* **PROMPT**:
For the listing that follows, give again exactly the lines from the one with "dull sanded face" to the one with "arris_steps = 3", including both.

------ DATA PROVIDED

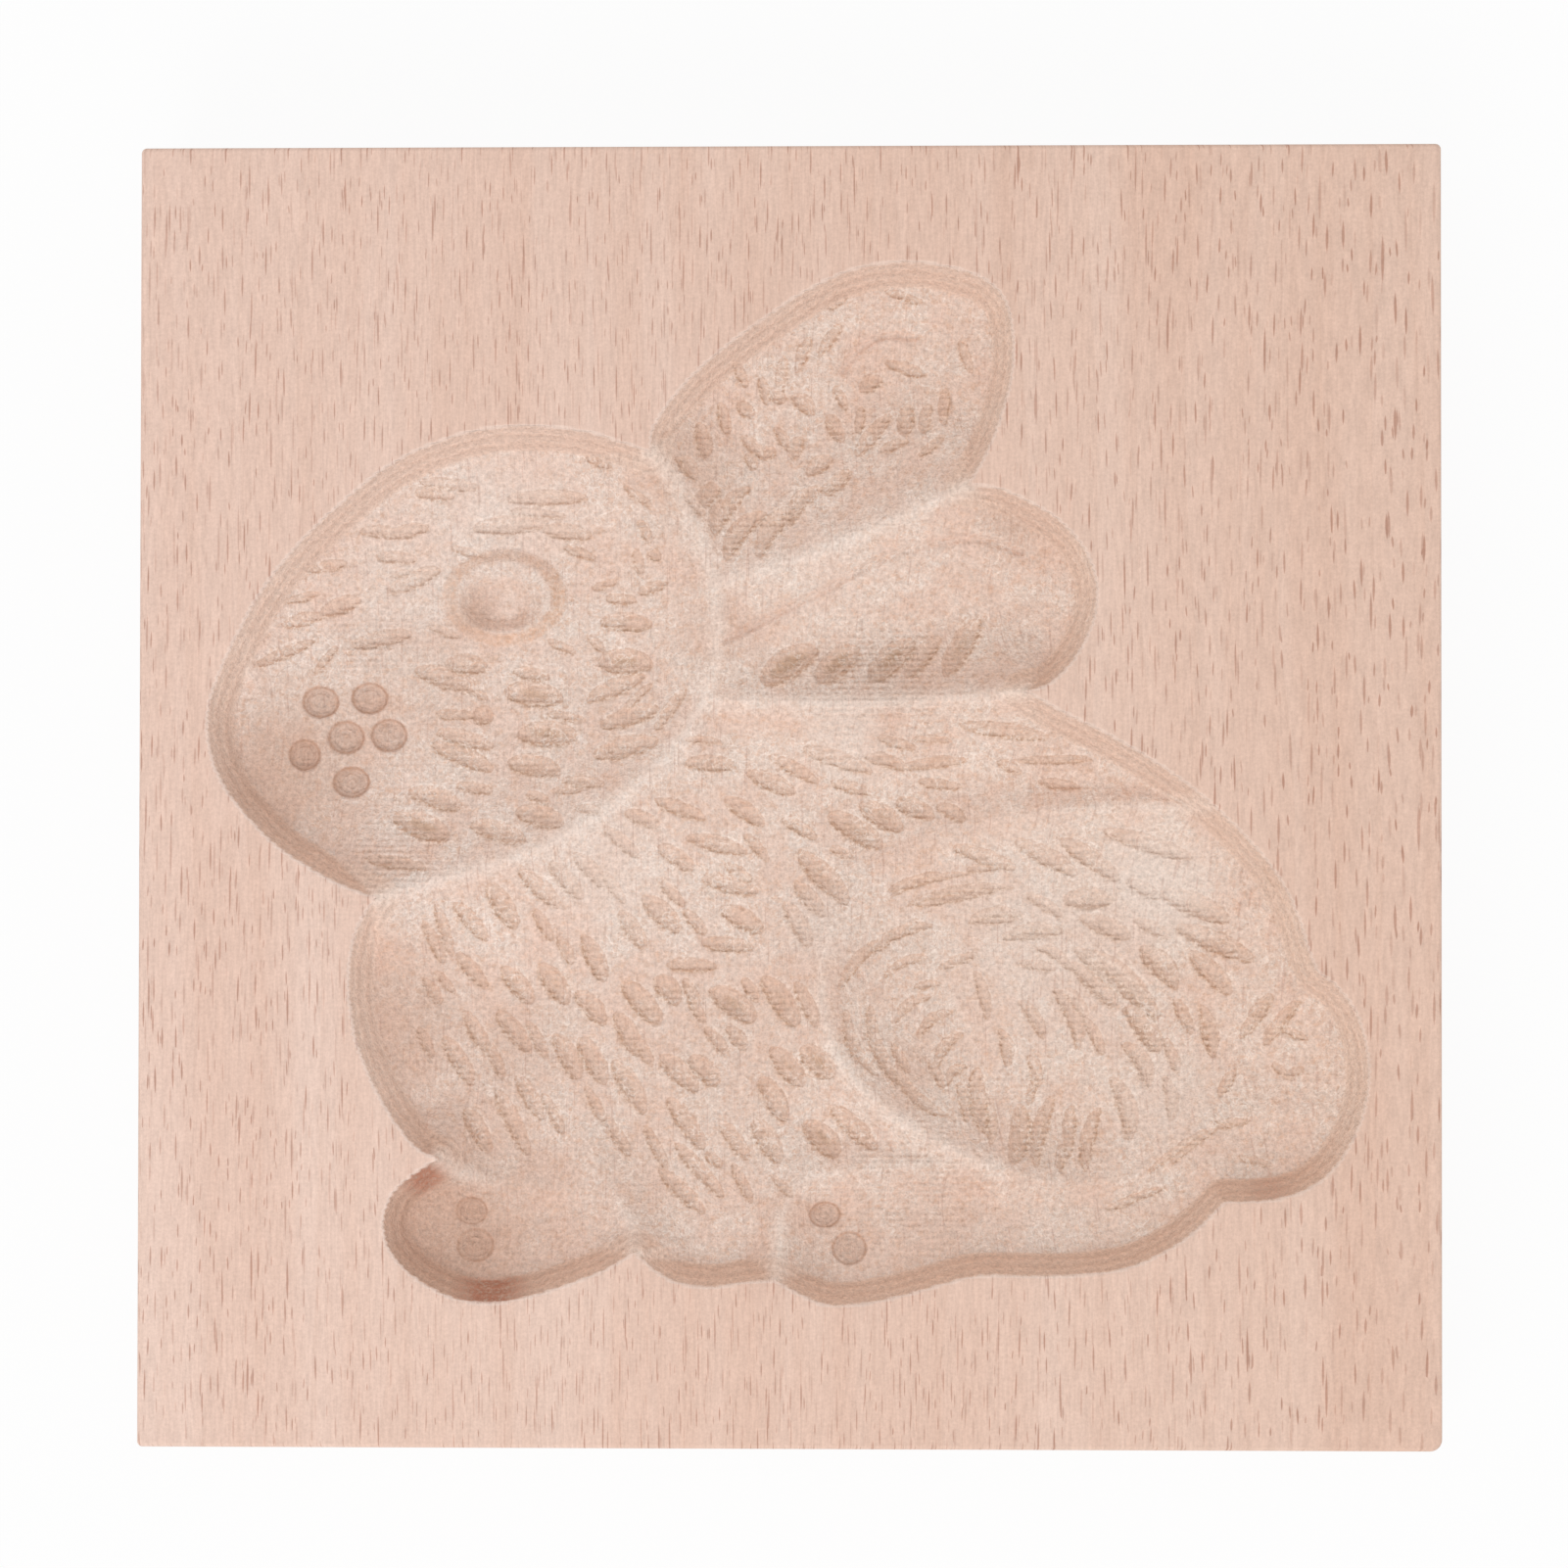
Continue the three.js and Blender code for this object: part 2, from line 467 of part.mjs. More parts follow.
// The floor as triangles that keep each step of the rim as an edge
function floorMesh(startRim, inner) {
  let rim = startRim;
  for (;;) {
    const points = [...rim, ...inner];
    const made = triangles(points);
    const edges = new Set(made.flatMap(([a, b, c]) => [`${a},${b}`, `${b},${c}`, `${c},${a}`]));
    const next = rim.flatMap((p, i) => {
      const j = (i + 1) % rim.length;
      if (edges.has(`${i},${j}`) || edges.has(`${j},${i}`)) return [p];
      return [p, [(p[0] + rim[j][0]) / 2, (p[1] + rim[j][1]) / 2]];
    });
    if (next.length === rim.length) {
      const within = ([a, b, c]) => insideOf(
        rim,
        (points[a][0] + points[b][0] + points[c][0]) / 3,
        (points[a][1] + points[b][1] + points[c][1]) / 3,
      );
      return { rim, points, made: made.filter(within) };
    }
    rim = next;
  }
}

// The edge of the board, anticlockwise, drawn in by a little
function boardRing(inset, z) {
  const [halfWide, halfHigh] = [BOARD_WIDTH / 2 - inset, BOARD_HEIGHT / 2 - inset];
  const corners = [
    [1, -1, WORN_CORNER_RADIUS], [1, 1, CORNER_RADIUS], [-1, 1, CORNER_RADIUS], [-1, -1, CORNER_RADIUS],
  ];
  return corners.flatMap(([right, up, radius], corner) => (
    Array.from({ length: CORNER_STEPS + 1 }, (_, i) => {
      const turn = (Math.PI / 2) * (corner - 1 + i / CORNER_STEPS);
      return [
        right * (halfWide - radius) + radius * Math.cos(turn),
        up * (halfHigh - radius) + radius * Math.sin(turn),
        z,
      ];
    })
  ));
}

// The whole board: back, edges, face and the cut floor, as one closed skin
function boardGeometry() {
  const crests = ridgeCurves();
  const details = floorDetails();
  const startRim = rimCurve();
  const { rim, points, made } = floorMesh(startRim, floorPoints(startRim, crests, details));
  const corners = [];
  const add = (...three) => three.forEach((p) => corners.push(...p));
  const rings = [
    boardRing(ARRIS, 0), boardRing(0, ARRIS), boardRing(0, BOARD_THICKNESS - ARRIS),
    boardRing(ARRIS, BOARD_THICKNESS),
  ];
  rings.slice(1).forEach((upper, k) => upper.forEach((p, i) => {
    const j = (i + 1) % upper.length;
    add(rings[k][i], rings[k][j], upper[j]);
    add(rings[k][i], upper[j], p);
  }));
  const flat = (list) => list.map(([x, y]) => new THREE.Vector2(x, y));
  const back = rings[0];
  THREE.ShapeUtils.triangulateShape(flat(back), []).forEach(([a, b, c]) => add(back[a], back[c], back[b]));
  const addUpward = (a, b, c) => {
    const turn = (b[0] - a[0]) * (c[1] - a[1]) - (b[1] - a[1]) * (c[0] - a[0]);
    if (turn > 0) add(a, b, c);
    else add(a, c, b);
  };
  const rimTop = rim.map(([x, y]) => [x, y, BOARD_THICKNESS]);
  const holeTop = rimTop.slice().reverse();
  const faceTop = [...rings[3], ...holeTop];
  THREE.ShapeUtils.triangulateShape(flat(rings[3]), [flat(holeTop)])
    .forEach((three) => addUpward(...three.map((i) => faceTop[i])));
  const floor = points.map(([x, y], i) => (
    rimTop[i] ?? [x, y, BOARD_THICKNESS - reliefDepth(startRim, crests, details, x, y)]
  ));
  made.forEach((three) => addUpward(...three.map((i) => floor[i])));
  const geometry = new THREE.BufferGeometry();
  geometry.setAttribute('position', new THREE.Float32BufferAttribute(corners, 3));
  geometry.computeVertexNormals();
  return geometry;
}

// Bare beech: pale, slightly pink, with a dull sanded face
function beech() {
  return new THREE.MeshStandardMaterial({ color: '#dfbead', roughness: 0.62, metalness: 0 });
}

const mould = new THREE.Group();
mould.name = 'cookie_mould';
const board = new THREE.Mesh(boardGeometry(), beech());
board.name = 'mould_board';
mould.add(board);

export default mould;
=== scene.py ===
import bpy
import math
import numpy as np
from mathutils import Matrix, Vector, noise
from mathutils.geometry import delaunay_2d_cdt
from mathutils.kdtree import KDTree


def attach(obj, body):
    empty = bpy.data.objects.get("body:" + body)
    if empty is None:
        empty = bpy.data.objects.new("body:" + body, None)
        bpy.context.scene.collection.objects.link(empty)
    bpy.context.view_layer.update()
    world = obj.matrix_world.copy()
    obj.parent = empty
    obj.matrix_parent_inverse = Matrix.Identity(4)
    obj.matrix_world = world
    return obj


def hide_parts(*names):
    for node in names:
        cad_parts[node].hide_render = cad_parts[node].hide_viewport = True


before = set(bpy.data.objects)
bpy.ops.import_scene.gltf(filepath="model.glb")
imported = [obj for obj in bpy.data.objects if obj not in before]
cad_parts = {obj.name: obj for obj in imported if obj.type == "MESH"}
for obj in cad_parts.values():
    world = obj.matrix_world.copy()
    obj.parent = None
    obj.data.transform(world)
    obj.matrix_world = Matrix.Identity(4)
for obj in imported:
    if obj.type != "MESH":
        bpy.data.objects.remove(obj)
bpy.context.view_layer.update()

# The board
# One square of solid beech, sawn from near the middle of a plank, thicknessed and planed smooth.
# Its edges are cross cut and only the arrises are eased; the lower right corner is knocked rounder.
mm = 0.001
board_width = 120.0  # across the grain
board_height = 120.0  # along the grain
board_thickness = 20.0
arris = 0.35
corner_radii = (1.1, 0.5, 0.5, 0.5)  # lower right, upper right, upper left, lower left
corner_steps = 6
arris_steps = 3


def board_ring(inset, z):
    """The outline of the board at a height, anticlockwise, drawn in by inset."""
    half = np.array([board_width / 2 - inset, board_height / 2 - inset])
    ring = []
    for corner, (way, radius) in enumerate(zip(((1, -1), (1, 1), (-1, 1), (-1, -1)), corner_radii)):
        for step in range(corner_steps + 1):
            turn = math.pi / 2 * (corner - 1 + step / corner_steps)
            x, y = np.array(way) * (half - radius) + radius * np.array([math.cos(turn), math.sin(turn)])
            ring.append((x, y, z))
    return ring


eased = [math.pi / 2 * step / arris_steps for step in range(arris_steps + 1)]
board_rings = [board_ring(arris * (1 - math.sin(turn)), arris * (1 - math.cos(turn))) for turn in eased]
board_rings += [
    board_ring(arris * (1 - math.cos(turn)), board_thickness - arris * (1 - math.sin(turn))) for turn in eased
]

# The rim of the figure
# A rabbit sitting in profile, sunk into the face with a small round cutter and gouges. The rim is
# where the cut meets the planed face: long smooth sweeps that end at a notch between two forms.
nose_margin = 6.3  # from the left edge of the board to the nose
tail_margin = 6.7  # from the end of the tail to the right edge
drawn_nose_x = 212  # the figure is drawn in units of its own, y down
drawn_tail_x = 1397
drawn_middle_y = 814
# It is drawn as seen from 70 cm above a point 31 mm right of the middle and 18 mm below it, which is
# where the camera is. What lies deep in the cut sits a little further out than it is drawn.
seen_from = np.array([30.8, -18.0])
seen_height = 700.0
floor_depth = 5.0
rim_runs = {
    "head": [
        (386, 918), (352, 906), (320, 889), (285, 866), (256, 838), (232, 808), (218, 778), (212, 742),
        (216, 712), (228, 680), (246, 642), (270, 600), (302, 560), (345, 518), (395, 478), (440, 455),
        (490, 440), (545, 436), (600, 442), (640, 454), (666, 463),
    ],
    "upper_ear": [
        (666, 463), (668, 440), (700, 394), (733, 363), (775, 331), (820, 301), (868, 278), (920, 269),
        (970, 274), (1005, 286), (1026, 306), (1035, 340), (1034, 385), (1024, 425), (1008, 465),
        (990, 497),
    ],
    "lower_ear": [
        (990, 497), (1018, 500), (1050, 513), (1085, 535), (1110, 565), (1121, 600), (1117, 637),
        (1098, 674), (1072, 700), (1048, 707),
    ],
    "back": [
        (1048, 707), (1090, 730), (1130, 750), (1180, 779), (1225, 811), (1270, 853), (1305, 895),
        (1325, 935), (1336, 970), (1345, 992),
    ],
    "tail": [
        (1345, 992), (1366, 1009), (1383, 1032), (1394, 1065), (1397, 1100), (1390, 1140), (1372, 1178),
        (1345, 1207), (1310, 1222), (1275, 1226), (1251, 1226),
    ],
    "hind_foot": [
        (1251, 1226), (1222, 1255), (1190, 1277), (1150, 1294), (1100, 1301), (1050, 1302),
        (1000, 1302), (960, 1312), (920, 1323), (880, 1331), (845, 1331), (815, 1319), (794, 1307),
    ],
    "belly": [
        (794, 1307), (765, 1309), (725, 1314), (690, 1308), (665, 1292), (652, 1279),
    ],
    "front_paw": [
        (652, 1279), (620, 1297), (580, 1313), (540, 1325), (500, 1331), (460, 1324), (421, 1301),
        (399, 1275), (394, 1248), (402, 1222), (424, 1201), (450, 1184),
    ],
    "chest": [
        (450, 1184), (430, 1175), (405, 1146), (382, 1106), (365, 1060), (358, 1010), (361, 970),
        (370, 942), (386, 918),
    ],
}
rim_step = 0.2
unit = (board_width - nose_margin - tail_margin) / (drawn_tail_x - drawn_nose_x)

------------

* **SOLUTION TO THE EXERCISE**:
// Bare beech: pale, slightly pink, with a dull sanded face
function beech() {
  return new THREE.MeshStandardMaterial({ color: '#dfbead', roughness: 0.62, metalness: 0 });
}

const mould = new THREE.Group();
mould.name = 'cookie_mould';
const board = new THREE.Mesh(boardGeometry(), beech());
board.name = 'mould_board';
mould.add(board);

export default mould;
=== scene.py ===
import bpy
import math
import numpy as np
from mathutils import Matrix, Vector, noise
from mathutils.geometry import delaunay_2d_cdt
from mathutils.kdtree import KDTree


def attach(obj, body):
    empty = bpy.data.objects.get("body:" + body)
    if empty is None:
        empty = bpy.data.objects.new("body:" + body, None)
        bpy.context.scene.collection.objects.link(empty)
    bpy.context.view_layer.update()
    world = obj.matrix_world.copy()
    obj.parent = empty
    obj.matrix_parent_inverse = Matrix.Identity(4)
    obj.matrix_world = world
    return obj


def hide_parts(*names):
    for node in names:
        cad_parts[node].hide_render = cad_parts[node].hide_viewport = True


before = set(bpy.data.objects)
bpy.ops.import_scene.gltf(filepath="model.glb")
imported = [obj for obj in bpy.data.objects if obj not in before]
cad_parts = {obj.name: obj for obj in imported if obj.type == "MESH"}
for obj in cad_parts.values():
    world = obj.matrix_world.copy()
    obj.parent = None
    obj.data.transform(world)
    obj.matrix_world = Matrix.Identity(4)
for obj in imported:
    if obj.type != "MESH":
        bpy.data.objects.remove(obj)
bpy.context.view_layer.update()

# The board
# One square of solid beech, sawn from near the middle of a plank, thicknessed and planed smooth.
# Its edges are cross cut and only the arrises are eased; the lower right corner is knocked rounder.
mm = 0.001
board_width = 120.0  # across the grain
board_height = 120.0  # along the grain
board_thickness = 20.0
arris = 0.35
corner_radii = (1.1, 0.5, 0.5, 0.5)  # lower right, upper right, upper left, lower left
corner_steps = 6
arris_steps = 3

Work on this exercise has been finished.